4. What's the most recent significant leadership lesson you've learned?
Long term success comes down to the people you have around you. Be purposeful about selecting your team and then trust them. If you don't, you'll end up taking on too much, alienating and frustrating your peers, and/or exerting an unhealthy dominance over what should be team decisions.
A healthy dose of self-awareness is always key. Understanding your strengths and weaknesses will enable you to move further, faster.
Communication is core to moving a team, department, company forward. Even with the best mission in the world, bringing folks along on the journey requires that everyone understands where they're headed, why they're heading in this direction and how they will get there. A bi-annual all-hands won't cut it. People need continuous communication to feel part of the plan.
5. What's one book that has had a profound impact on your leadership so far? Can you please briefly tell the story of how that book impacted your leadership?

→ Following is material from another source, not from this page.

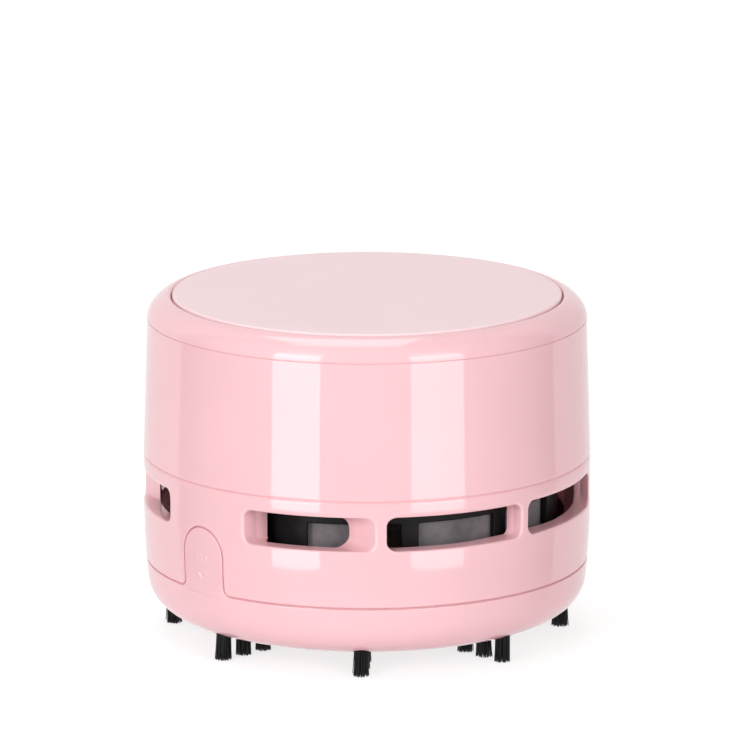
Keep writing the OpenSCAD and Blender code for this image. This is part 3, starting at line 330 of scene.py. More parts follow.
class Skin:
    """Collects faces with a normal at each corner. Patches that meet are welded."""

    def __init__(self):
        self.points, self.normals, self.faces, self.paints = [], [], [], []
        self.count = 0
        self.paint = 0                  # which of the piece's materials the next faces get

    def add(self, points, normals, faces=None):
        """Adds faces, or all the points as one face. A normal given alone holds for all of them."""
        points = np.asarray(points, float)
        normals = np.broadcast_to(np.asarray(normals, float), points.shape).reshape(-1, 3)
        points = points.reshape(-1, 3)
        faces = [range(len(points))] if faces is None else faces
        self.points.append(points)
        self.normals.append(unit(normals))
        self.faces += [[i + self.count for i in f] for f in faces]
        self.paints += [self.paint] * len(faces)
        self.count += len(points)

    def strip(self, rows, normals, closed=True):
        """Quads between rows of points."""
        n, m = np.shape(rows)[:2]
        self.add(rows, normals, [(i * m + j, i * m + (j + 1) % m, (i + 1) * m + (j + 1) % m, (i + 1) * m + j)
                                 for i in range(n - 1) for j in range(m if closed else m - 1)])

    def wall(self, rows, first, closed=True):
        """A strip with the normals of its own shape, but for its first row's."""
        self.strip(rows, own_normals(rows, first, closed), closed)

    def domain(self, loops, seeds, place, keep_off):
        """Fills the flat region inside the closed loops with triangles, and puts it in place. place(u, v) gives
        points and normals. Of the seeds, those nearer than keep_off to a loop are left out."""
        edges, start = [], 0
        for loop in loops:
            edges += [(start + i, start + (i + 1) % len(loop)) for i in range(len(loop))]
            start += len(loop)
        coords = np.vstack([*loops, clear_seeds(seeds, loops, keep_off)])
        found = geometry.delaunay_2d_cdt([Vector(c) for c in coords], edges, [], 0, 1e-6)
        flat = np.array([tuple(v) for v in found[0]])
        tris = np.array([f for f in found[2] if len(f) == 3])
        tris = tris[odd_inside(flat[tris].mean(1), loops)]
        self.add(*place(flat[:, 0], flat[:, 1]), tris.tolist())

    def lathe(self, section, phis=circle(), centre=(0, 0), whole=True):
        """Turns a half section about an upright axis. Corners sharper than CREASE stay sharp. The outside is on the
        section's right. Where whole is false, the section is a closed loop over a part of the turn."""
        pts = [np.array(p, float) for p in section]
        if not whole:
            pts.append(pts[0])
        pts = [p for i, p in enumerate(pts) if i == 0 or np.linalg.norm(p - pts[i - 1]) > 1e-6]
        sides = [unit(np.array([b[1] - a[1], a[0] - b[0]])) for a, b in zip(pts, pts[1:])]

        def joint(i, j):
            """The normal shared by side i and its neighbour j, or side i's own."""
            if whole and not 0 <= j < len(sides):
                return sides[i]
            a, b = sides[i], sides[j % len(sides)]
            return unit(a + b) if a @ b > CREASE else a

        for i in range(len(sides)):
            self.strip([at_radius(phis, z, r) + (*centre, 0.0) for r, z in pts[i:i + 2]],
                       [at_radius(phis, n[1], n[0]) for n in (joint(i, i - 1), joint(i, i + 1))], whole)

    def box(self, corners):
        """Six flat faces, from the four corners of a bottom and the four of a top."""
        for quad in ((0, 3, 2, 1), (4, 5, 6, 7), (0, 1, 5, 4), (1, 2, 6, 5), (2, 3, 7, 6), (3, 0, 4, 7)):
            p = np.array([corners[i] for i in quad], float)
            self.add(p, np.cross(p[1] - p[0], p[2] - p[0]))

    def web(self, angle, r0, r1, width, z0, z1):
        """A straight web between two radii."""
        c, s, h = math.cos(angle), math.sin(angle), width / 2
        self.box([(x * c + r * s, x * s - r * c, z) for z in (z0, z1)
                  for x, r in ((-h, r1), (h, r1), (h, r0), (-h, r0))])

    def build(self, name, material, body, replaces, second=None):
        """Makes the mesh, with each face turned to agree with its normals."""
        points, normals = np.vstack(self.points), np.vstack(self.normals)
        keys = np.round(points * WELD + 0.137).astype(np.int64)
        _, first, same = np.unique(keys, axis=0, return_index=True, return_inverse=True)
        same = same.reshape(-1).tolist()
        faces, corners, paints = [], [], []
        for f, paint in zip(self.faces, self.paints):
            ids, kept = [], []
            for i in f:
                if same[i] not in ids:
                    ids.append(same[i])
                    kept.append(i)
            if len(ids) < 3:
                continue
            p = points[kept]
            across = np.cross(p[2] - p[0], p[3] - p[1]) if len(kept) == 4 else np.cross(p[1] - p[0], p[2] - p[0])
            if across @ normals[kept].sum(0) < 0:
                ids.reverse()
                kept.reverse()
            faces.append(ids)
            paints.append(paint)
            corners += kept
        mesh = bpy.data.meshes.new(name)
        mesh.from_pydata((points[first] * MM).tolist(), [], faces)
        mesh.polygons.foreach_set("use_smooth", [True] * len(mesh.polygons))
        mesh.normals_split_custom_set(normals[corners].tolist())
        mesh.update()
        piece = settle(bpy.data.objects.new(name, mesh), material, body, replaces)
        if second is not None:
            mesh.materials.append(second)
            mesh.polygons.foreach_set("material_index", paints)
        return piece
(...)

"The First 90 Days" by Michael D. Watkins, which I read early in my career. I didn't understand a lot of the methodologies or business concepts he referred to in the book and it motivated me to explore and learn more, eventually leading me to do an MBA.
6. How do you build leadership capacity in a large enterprise?
I am a big believer in mentorship and a very hands-on style of leadership. If you intend to groom a new generation of leaders, it starts with individuals. That is to say, tapping into more than just technical credentials in order to uncover leadership potential. Then develop that potential.
7. What is one meaningful story that comes to mind from your time as a CEO or executive of a large enterprise so far?
I was in what could have been a tense external call with an extremely broad range of very high level participants. I listened intently as one of my peers made innocuous small talk with everyone on the call until he found points in common with everyone. He then started the meeting. The atmosphere was completely changed and he commanded control of the show without aggression. A great demonstration of soft power. In the end, people are people. Niceties and human connection go a long way.